When others invest in your company you give up equity, AND take on partners.  They probably won’t be active on a day-to-day basis within the company, but will sit on the Board, and require more attention than you may anticipate.  You have to be effective in a power sharing environment, because, as soon as there are other owners, you can’t be a dictator any longer.  Investors always judge whether you are someone they can work with as part of their due diligence.  I know of many cases where investors walked away from deals for this reason alone.

9.  Where’s the exit?

Investors fund your company because they expect to make a very good return and realize it within five years.   There are two ways to satisfy this investor objective; either the company is acquired by another company, or you have an IPO.  In either case you are selling off most, if not all, of your company.  So you have to plan an Exit Strategy – who will buy us, when will it happen and how much will we make.
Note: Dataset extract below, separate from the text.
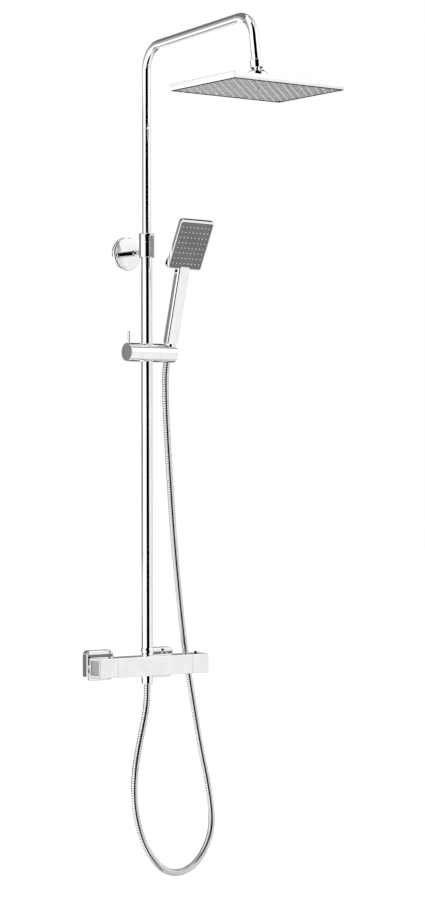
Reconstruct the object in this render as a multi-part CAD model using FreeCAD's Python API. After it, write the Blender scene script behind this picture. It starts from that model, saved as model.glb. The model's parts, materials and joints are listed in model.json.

You must understand that investors usually don’t share your passion for the product.  They are looking at two basic points – how much money will I make, and when will I get it?  Further, investors are looking for a minimum 10x return – if they invest a million dollars they expect to take out at least ten million dollars (and hopefully more) within about five years (or less).

If your opportunity meets (or comes close to) the criteria of these nine points, you have something investors will consider.  With the hundreds of potential deals flowing through any VC firm, they are extremely judicious about which ones get into the ‘under consideration’ status.  Realistically, it’s well under 10% of everything that comes in front of them.

If you make it to this point, congratulations; you made the cut!  Now you’ve got the audition, which starts the next phase of our entrepreneurial courting process.